(Excerpt from a dataset)
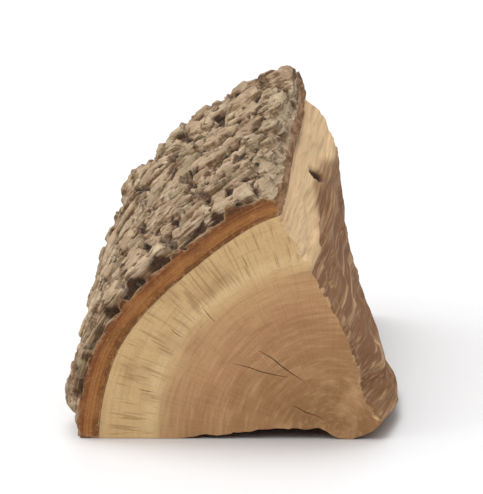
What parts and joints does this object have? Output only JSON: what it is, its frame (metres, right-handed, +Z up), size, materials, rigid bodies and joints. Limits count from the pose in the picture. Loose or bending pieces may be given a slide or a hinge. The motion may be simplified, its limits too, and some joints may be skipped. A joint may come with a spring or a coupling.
{
  "type": "split log",
  "caption": "Quarter-split hardwood firewood log with furrowed bark on its round side, sawn ends and two grain-split faces, for burning, stacking or display.",
  "frame": {"origin": "middle of the log's box, on the surface that it lies on", "axes": "+Z up, +Y along the grain from the near sawn end to the far one, +X to the right of someone who looks at the near sawn end, away from the bark"},
  "size_m": [0.1382, 0.33, 0.1108],
  "materials": {
    "wood": "raw sawn and split hardwood, pale sapwood outside and browner heartwood inside",
    "bark": "dry furrowed bark, grey and tan plates outside and reddish brown where it is cut"
  },
  "bodies": {
    "root": {"wood": "wood", "bark": "bark"}
  },
  "joints": []
}
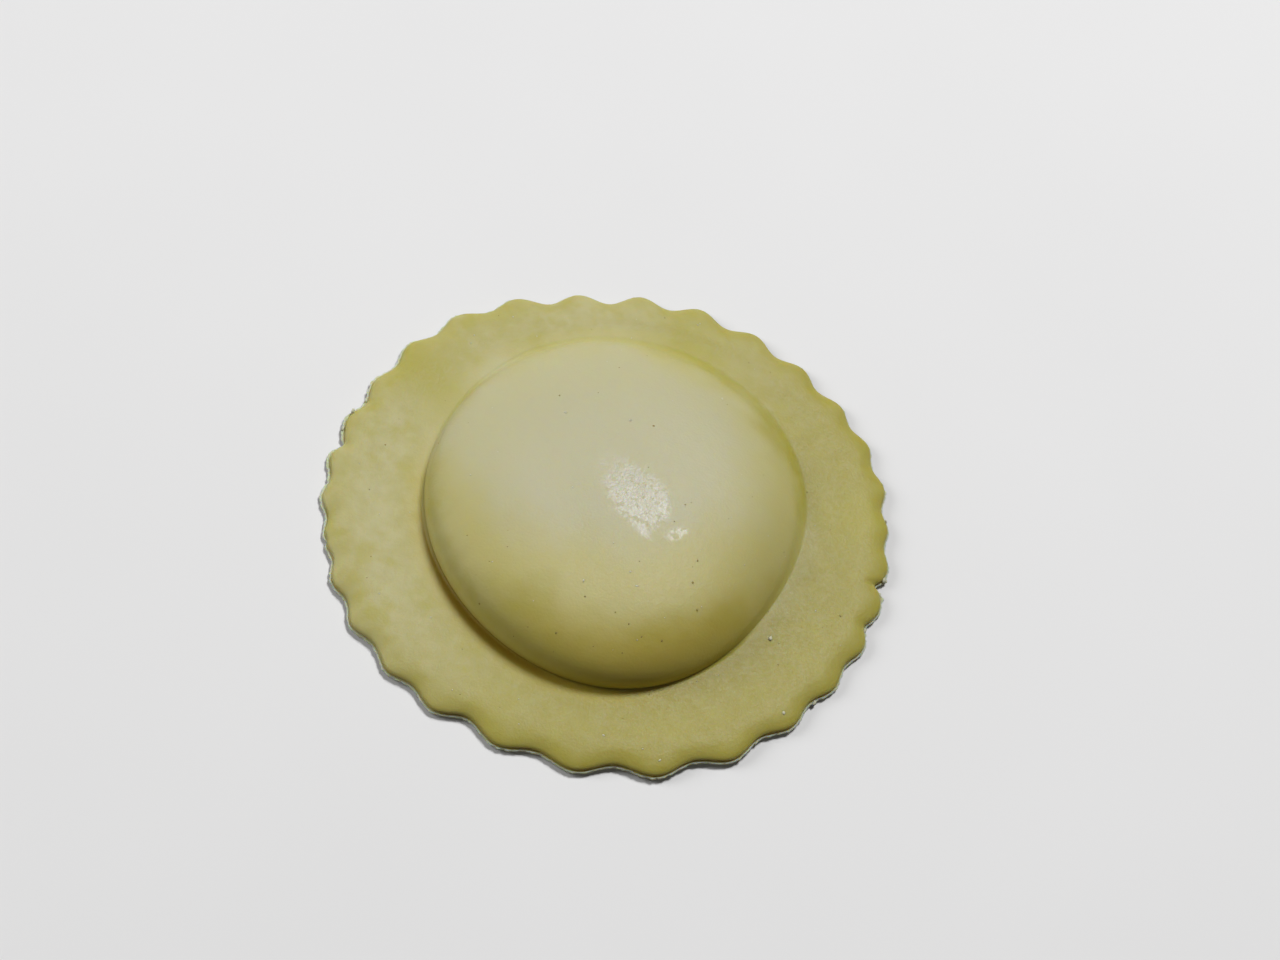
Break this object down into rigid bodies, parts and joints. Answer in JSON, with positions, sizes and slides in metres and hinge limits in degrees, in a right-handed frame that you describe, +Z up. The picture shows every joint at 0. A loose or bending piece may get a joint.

→ WHAT YOU WILL DO
Repeat every line of the records above exactly.

→ EXERCISE RESPONSE
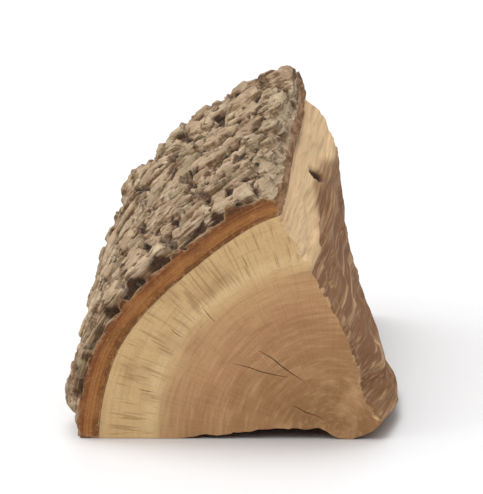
What parts and joints does this object have? Output only JSON: what it is, its frame (metres, right-handed, +Z up), size, materials, rigid bodies and joints. Limits count from the pose in the picture. Loose or bending pieces may be given a slide or a hinge. The motion may be simplified, its limits too, and some joints may be skipped. A joint may come with a spring or a coupling.
{
  "type": "split log",
  "caption": "Quarter-split hardwood firewood log with furrowed bark on its round side, sawn ends and two grain-split faces, for burning, stacking or display.",
  "frame": {"origin": "middle of the log's box, on the surface that it lies on", "axes": "+Z up, +Y along the grain from the near sawn end to the far one, +X to the right of someone who looks at the near sawn end, away from the bark"},
  "size_m": [0.1382, 0.33, 0.1108],
  "materials": {
    "wood": "raw sawn and split hardwood, pale sapwood outside and browner heartwood inside",
    "bark": "dry furrowed bark, grey and tan plates outside and reddish brown where it is cut"
  },
  "bodies": {
    "root": {"wood": "wood", "bark": "bark"}
  },
  "joints": []
}
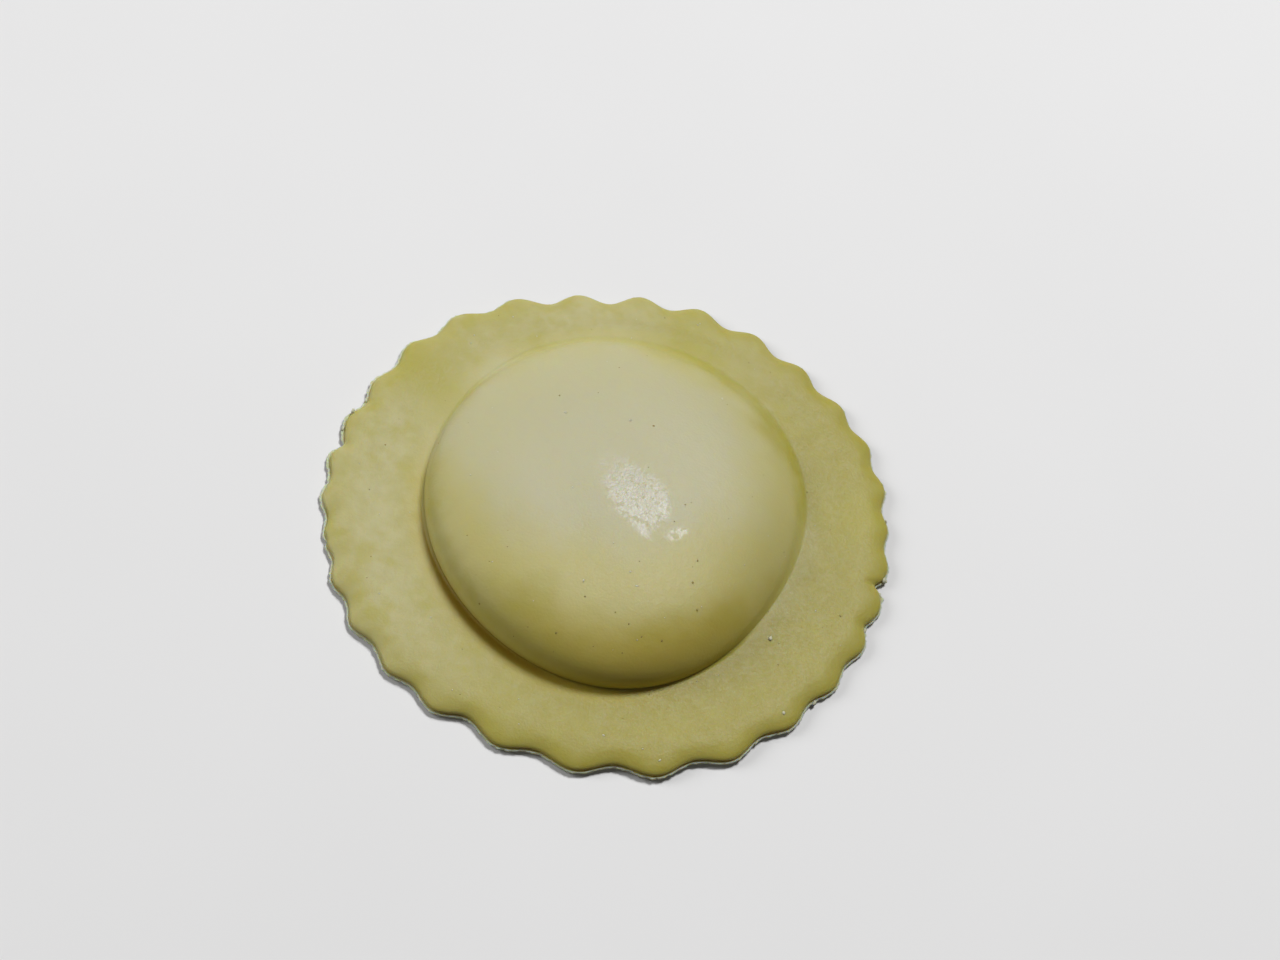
Break this object down into rigid bodies, parts and joints. Answer in JSON, with positions, sizes and slides in metres and hinge limits in degrees, in a right-handed frame that you describe, +Z up. The picture shows every joint at 0. A loose or bending piece may get a joint.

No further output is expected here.